[Information supplied]:
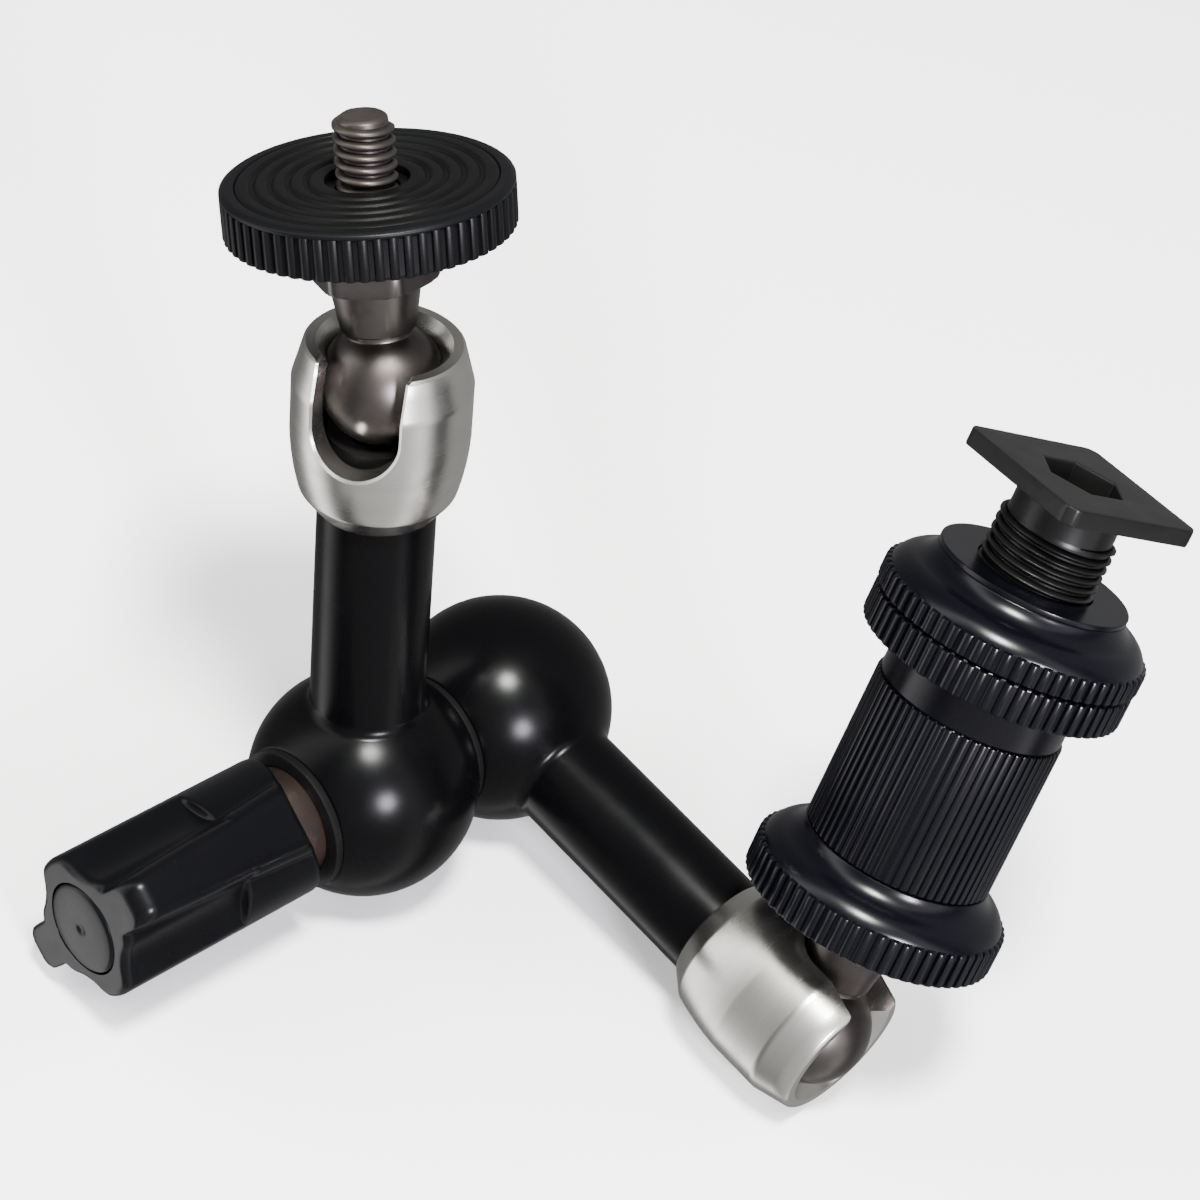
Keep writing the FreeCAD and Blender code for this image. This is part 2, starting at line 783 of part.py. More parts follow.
def grip_pad():
    """Rubber ring in the disc's recess, with round grooves in its face."""
    floor = size.disc_top - size.disc_lip_height
    top = size.disc_top + size.disc_pad_proud
    count = int(size.pad_groove_count.value)
    step = (disc_lip_radius - size.disc_pad_bore) / (size.pad_groove_count + 1)
    half = size.pad_groove_width / 2
    corners = [(size.disc_pad_bore, floor), (disc_lip_radius, floor), (disc_lip_radius, top)]
    for number in range(count, 0, -1):
        middle = size.disc_pad_bore + step * number
        corners += [(middle + half, top), (middle, top - size.pad_groove_depth), (middle - half, top)]
    corners.append((size.disc_pad_bore, top))
    return turned("grip_pad", corners)


# Shoe adapter, in the lower stud's frame

def dome(rim_radius, rim_top, neck_radius, neck_top):
    """Bell from a rim to a neck: a round shoulder, then a hollow fillet."""
    start = rim_radius - size.wheel_land
    shoulder = start - size.dome_shoulder_in
    return [
        (rim_radius, rim_top),
        (start, rim_top, size.dome_shoulder_round),
        (shoulder, rim_top + size.dome_shoulder_rise, -size.dome_hollow_round),
        (neck_radius, neck_top),
    ]


def lock_wheel():
    edge = size.wheel_edge
    body = turned("lock_wheel", [
        (screw_bore_radius, size.lock_wheel_bottom),
        (size.lock_wheel_radius - edge, size.lock_wheel_bottom),
        (size.lock_wheel_radius, size.lock_wheel_bottom + edge),
        (size.lock_wheel_radius, size.lock_wheel_rim_top - edge),
    ] + dome(size.lock_wheel_radius - edge, size.lock_wheel_rim_top,
             size.barrel_radius, size.barrel_bottom) + [
        (screw_bore_radius, size.barrel_bottom),
    ])
    ribbed(body, size.lock_wheel_radius, size.lock_wheel_bottom, size.lock_wheel_rim_top,
           size.rib_count, size.rib_depth, size.rib_valley_width, size.rib_valley_floor)
    return body


def adapter_barrel():
    """Knurled barrel: the stud's screw enters below, the shoe's stem above."""
    edge = size.barrel_edge
    body = turned("adapter_barrel", [
        (screw_bore_radius, size.barrel_bottom),
        (size.barrel_radius - edge, size.barrel_bottom),
        (size.barrel_radius, size.barrel_bottom + edge),
        (size.barrel_radius, size.barrel_top - edge),
        (size.barrel_radius - edge, size.barrel_top),
        (size.stem_radius, size.barrel_top),
        (size.stem_radius, size.barrel_floor),
        (screw_bore_radius, size.barrel_floor),
    ])
    ribbed(body, size.barrel_radius, size.barrel_bottom, size.barrel_top, size.knurl_count,
           size.knurl_depth, size.knurl_valley_width, size.knurl_valley_floor)
    return body


def jam_wheel():
    """Ribbed wheel with a plain hub that bears on the barrel."""
    edge = size.wheel_edge
    body = turned("jam_wheel", [
        (stem_bore_radius, size.barrel_top),
        (size.jam_hub_radius, size.barrel_top),
        (size.jam_hub_radius, size.jam_wheel_bottom),
        (size.jam_wheel_radius - edge, size.jam_wheel_bottom),
        (size.jam_wheel_radius, size.jam_wheel_bottom + edge),
        (size.jam_wheel_radius, size.jam_wheel_top - edge),
        (size.jam_wheel_radius - edge, size.jam_wheel_top),
        (stem_bore_radius, size.jam_wheel_top),
    ])
    ribbed(body, size.jam_wheel_radius, size.jam_wheel_bottom, size.jam_wheel_top,
           size.rib_count, size.rib_depth, size.rib_valley_width, size.rib_valley_floor)
    return body


def clamp_wheel():
    edge = size.wheel_edge
    body = turned("clamp_wheel", [
        (stem_bore_radius, size.clamp_wheel_bottom),
        (size.clamp_wheel_radius - edge, size.clamp_wheel_bottom),
        (size.clamp_wheel_radius, size.clamp_wheel_bottom + edge),
        (size.clamp_wheel_radius, size.clamp_wheel_rim_top - edge),
    ] + dome(size.clamp_wheel_radius - edge, size.clamp_wheel_rim_top,
             size.barrel_radius, size.clamp_wheel_top) + [
        (stem_bore_radius, size.clamp_wheel_top),
    ])
    ribbed(body, size.clamp_wheel_radius, size.clamp_wheel_bottom, size.clamp_wheel_rim_top,
           size.rib_count, size.rib_depth, size.rib_valley_width, size.rib_valley_floor)
    return body


def shoe_stem():
    """Threaded stem with the square shoe foot and its hexagon socket."""
    edge = size.stem_edge
    body = turned("shoe_stem", [
        (size.stem_hole_radius, size.barrel_floor),
        (size.stem_radius - edge, size.barrel_floor),
        (size.stem_radius, size.barrel_floor + edge),
        (size.stem_radius, size.stem_thread_end - edge),
        (size.stem_radius - edge, size.stem_thread_end),
        (size.stem_neck_radius, size.stem_thread_end),
        (size.stem_neck_radius, size.foot_bottom),
        (size.stem_hole_radius, size.foot_bottom),
    ])
    side = size.foot_width / 2
    turn_in = leg(size.foot_corner_radius, side)
    corner = size.foot_corner_radius
    foot = outline(body, "XY_Plane", "foot_outline", [
        (side, -turn_in), (side, turn_in, corner),
        (turn_in, side), (-turn_in, side, corner),
        (-side, turn_in), (-side, -turn_in, corner),
        (-turn_in, -side), (turn_in, -side, corner),
    ], lift=size.foot_bottom)
    pad(body, "foot", foot, size.foot_top - size.foot_bottom)
    corners = [(across, up) for up, across in hexagon(size.foot_socket_flats)]
    socket = outline(body, "XY_Plane", "socket_outline", corners, lift=size.foot_top)
    pocket(body, "hexagon_socket", socket, size.foot_socket_depth, forwards=False)
    return body


# Places in the rest pose

def turn_about(axis, degrees):
    return FreeCAD.Rotation(FreeCAD.Vector(*axis), degrees)


def place(base, rotation):
    return FreeCAD.Placement(base, rotation)


def lying_angle():
    """How far the lower tube dips, so that its socket touches the table too."""
    reach = size.elbow_to_stud_ball.value + size.sleeve_wide_end.value
    width = size.sleeve_radius.value
    return math.degrees(math.asin(size.elbow_ball_radius.value / math.hypot(reach, width))
                        - math.atan2(width, reach))


def along(height):
    return FreeCAD.Placement(FreeCAD.Vector(0, 0, height.value), FreeCAD.Rotation())


upper_centre = FreeCAD.Vector(0, 0, size.elbow_ball_radius.value)
lower_centre = upper_centre + FreeCAD.Vector(0, elbow_spacing.value, 0)
upper_arm_place = place(upper_centre, turn_about((0, 1, 0), 90 - size.upper_arm_angle.value))
lower_arm_place = place(lower_centre, turn_about((0, 1, 0), 90 + lying_angle()))
knob_place = place(upper_centre, turn_about((0, 1, 0), size.knob_wing_turn.value)
                   * FreeCAD.Rotation(FreeCAD.Vector(0, 0, 1), FreeCAD.Vector(-1, 0, 0),
                                      FreeCAD.Vector(0, -1, 0), "ZXY"))


def socket_place(arm_place, slot_turn):
    tube = along(size.elbow_to_stud_ball)
    return arm_place * tube * place(FreeCAD.Vector(), turn_about((0, 0, 1), slot_turn.value))


def stud_place(arm_place, stud_turn, lean):
    tilt = turn_about((0, 0, 1), stud_turn.value) * turn_about((0, 1, 0), lean.value)
    return arm_place * along(size.elbow_to_stud_ball) * place(FreeCAD.Vector(), tilt)


upper_socket = socket_place(upper_arm_place, size.upper_slot_turn)
lower_socket = socket_place(lower_arm_place, size.lower_slot_turn)
upper_stud = stud_place(upper_arm_place, size.upper_stud_turn, size.upper_stud_lean)
lower_stud = stud_place(lower_arm_place, size.lower_slot_turn, size.lower_stud_lean)


def about_own_z(base, degrees):
    return base * place(FreeCAD.Vector(), turn_about((0, 0, 1), degrees.value))



# Build: each piece with the place it rests in

washer_end = elbow_flat + size.dust_washer_thickness
pieces = (
    (ball_arm("upper_arm", -1), upper_arm_place),
    (ball_arm("lower_arm", 1), lower_arm_place),
    (washer("elbow_washer", size.elbow_washer_bore, flat_edge_radius,
            -elbow_flat - size.elbow_washer_thickness, -elbow_flat), knob_place),
    (washer("dust_washer", size.bushing_radius + size.dust_washer_gap, flat_edge_radius,
            elbow_flat, washer_end), knob_place),
    (draw_bolt(), knob_place),
    (cone_wedge(), knob_place),
    (thrust_bushing(), knob_place),
    (release_spring(), knob_place),
    (knob_body(), knob_place),
    (knob_insert(), knob_place),
    (knob_cap(), knob_place),
    (push_rod("upper_push_rod"), upper_arm_place),
    (push_rod("lower_push_rod"), lower_arm_place),
    (ball_seat("upper_ball_seat"), upper_socket),
    (ball_seat("lower_ball_seat"), lower_socket),
    (socket_sleeve("upper_socket_sleeve"), upper_socket),
    (socket_sleeve("lower_socket_sleeve"), lower_socket),
    (retaining_ring("upper_retaining_ring"), upper_socket),
    (retaining_ring("lower_retaining_ring"), lower_socket),
    (ball_stud("upper_ball_stud"), about_own_z(upper_stud, size.upper_hexagon_turn)),
    (ball_stud("lower_ball_stud"), lower_stud),
    (mounting_disc(), upper_stud),
    (grip_pad(), upper_stud),
    (lock_wheel(), lower_stud),
    (adapter_barrel(), lower_stud),
    (jam_wheel(), lower_stud),
    (clamp_wheel(), lower_stud),
    (washer("pressure_washer", stem_bore_radius, size.barrel_radius,
            size.clamp_wheel_top, size.pressure_washer_top), lower_stud),
    (shoe_stem(), about_own_z(lower_stud, size.foot_turn)),
)
for piece, where in pieces:
    piece.Placement = where
doc.recompute()

# The row frame's origin is below the middle of the whole arm, on the table.
whole = FreeCAD.BoundBox()
for piece in subparts:
    whole.add(piece.Shape.optimalBoundingBox(False, False))
shift = FreeCAD.Vector(-(whole.XMin + whole.XMax) / 2, -(whole.YMin + whole.YMax) / 2, -whole.ZMin)
for piece in subparts:
    piece.Placement = place(shift, FreeCAD.Rotation()) * piece.Placement
doc.recompute()

for item in doc.Objects:
    if "Invalid" in item.State or "Error" in item.State:
        raise RuntimeError(f"{item.Label} failed: {item.State}")
for piece in subparts:
    if piece.Shape.isNull() or not piece.Shape.isValid() or len(piece.Shape.Solids) != 1:
        raise RuntimeError(f"{piece.Label} has no valid solid")

os.makedirs("parts", exist_ok=True)
for piece in subparts:
    piece.Shape.exportStep(f"parts/{piece.Label}.step")
    print(f"{piece.Label}: {piece.Shape.Volume:.1f} mm3")
print("shift", [round(v, 4) for v in shift])
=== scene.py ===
"""Looks of an articulating friction arm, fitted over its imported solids."""

import json
import logging
import math
from dataclasses import dataclass, field
from enum import Enum
from typing import Sequence

import bmesh
import bpy
import numpy as np
from mathutils import Matrix, Vector


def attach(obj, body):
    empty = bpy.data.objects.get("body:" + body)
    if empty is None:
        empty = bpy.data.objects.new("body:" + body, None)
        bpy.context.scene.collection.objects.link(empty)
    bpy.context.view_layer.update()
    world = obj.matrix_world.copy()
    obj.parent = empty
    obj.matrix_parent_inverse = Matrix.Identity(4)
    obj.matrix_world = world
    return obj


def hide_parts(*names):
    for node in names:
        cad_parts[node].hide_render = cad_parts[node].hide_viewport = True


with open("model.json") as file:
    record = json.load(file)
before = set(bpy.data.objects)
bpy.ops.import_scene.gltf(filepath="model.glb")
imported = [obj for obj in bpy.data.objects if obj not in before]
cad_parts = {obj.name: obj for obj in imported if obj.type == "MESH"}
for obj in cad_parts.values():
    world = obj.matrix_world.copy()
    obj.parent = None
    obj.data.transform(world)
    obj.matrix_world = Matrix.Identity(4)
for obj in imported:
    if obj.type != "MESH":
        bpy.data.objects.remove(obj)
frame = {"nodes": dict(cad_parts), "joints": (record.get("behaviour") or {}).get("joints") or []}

MM = 0.001
SIDES = 192
ON_AXIS = 1e-6
SHARP_ANGLE = math.radians(32)
SOFT_ANGLE = math.radians(14)
CORNER_SHARE = 0.45
log = logging.getLogger("friction_arm")

Point = tuple[float, float]
Colour = tuple[float, float, float]
Socket = tuple[str, str]


# Places

@dataclass(frozen=True)
class Place:
    """A local frame with its origin in metres and its X and Z in world axes."""

    origin: Vector
    x: Vector
    z: Vector

    @property
    def y(self) -> Vector:
        """The frame's Y direction."""
        return self.z.cross(self.x)

    def turned(self, degrees: float) -> "Place":
        """The same frame turned about its own Z.

        Args:
            degrees: How far to turn it.

        Returns:
            The turned frame.
        """
        turn = Matrix.Rotation(math.radians(degrees), 3, self.z)
        return Place(self.origin, turn @ self.x, self.z)

    def matrix(self) -> np.ndarray:
        """The rotation from local to world directions, as a 3 by 3 array."""
        return np.array([self.x, self.y, self.z]).T


def joint_line(name: str) -> tuple[Vector, Vector]:
    """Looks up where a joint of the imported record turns.

    Args:
        name: The joint's name.

    Returns:
        A point on its axis in metres, and the axis direction.
    """
    entry = next(joint for joint in frame["joints"] if joint["name"] == name)
    return Vector(entry["pos_m"]), Vector(entry["axis"]).normalized()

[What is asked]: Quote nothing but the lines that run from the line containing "record = json.load(file)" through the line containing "degrees: How far to turn it.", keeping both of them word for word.

[Reply]:
    record = json.load(file)
before = set(bpy.data.objects)
bpy.ops.import_scene.gltf(filepath="model.glb")
imported = [obj for obj in bpy.data.objects if obj not in before]
cad_parts = {obj.name: obj for obj in imported if obj.type == "MESH"}
for obj in cad_parts.values():
    world = obj.matrix_world.copy()
    obj.parent = None
    obj.data.transform(world)
    obj.matrix_world = Matrix.Identity(4)
for obj in imported:
    if obj.type != "MESH":
        bpy.data.objects.remove(obj)
frame = {"nodes": dict(cad_parts), "joints": (record.get("behaviour") or {}).get("joints") or []}

MM = 0.001
SIDES = 192
ON_AXIS = 1e-6
SHARP_ANGLE = math.radians(32)
SOFT_ANGLE = math.radians(14)
CORNER_SHARE = 0.45
log = logging.getLogger("friction_arm")

Point = tuple[float, float]
Colour = tuple[float, float, float]
Socket = tuple[str, str]


# Places

@dataclass(frozen=True)
class Place:
    """A local frame with its origin in metres and its X and Z in world axes."""

    origin: Vector
    x: Vector
    z: Vector

    @property
    def y(self) -> Vector:
        """The frame's Y direction."""
        return self.z.cross(self.x)

    def turned(self, degrees: float) -> "Place":
        """The same frame turned about its own Z.

        Args:
            degrees: How far to turn it.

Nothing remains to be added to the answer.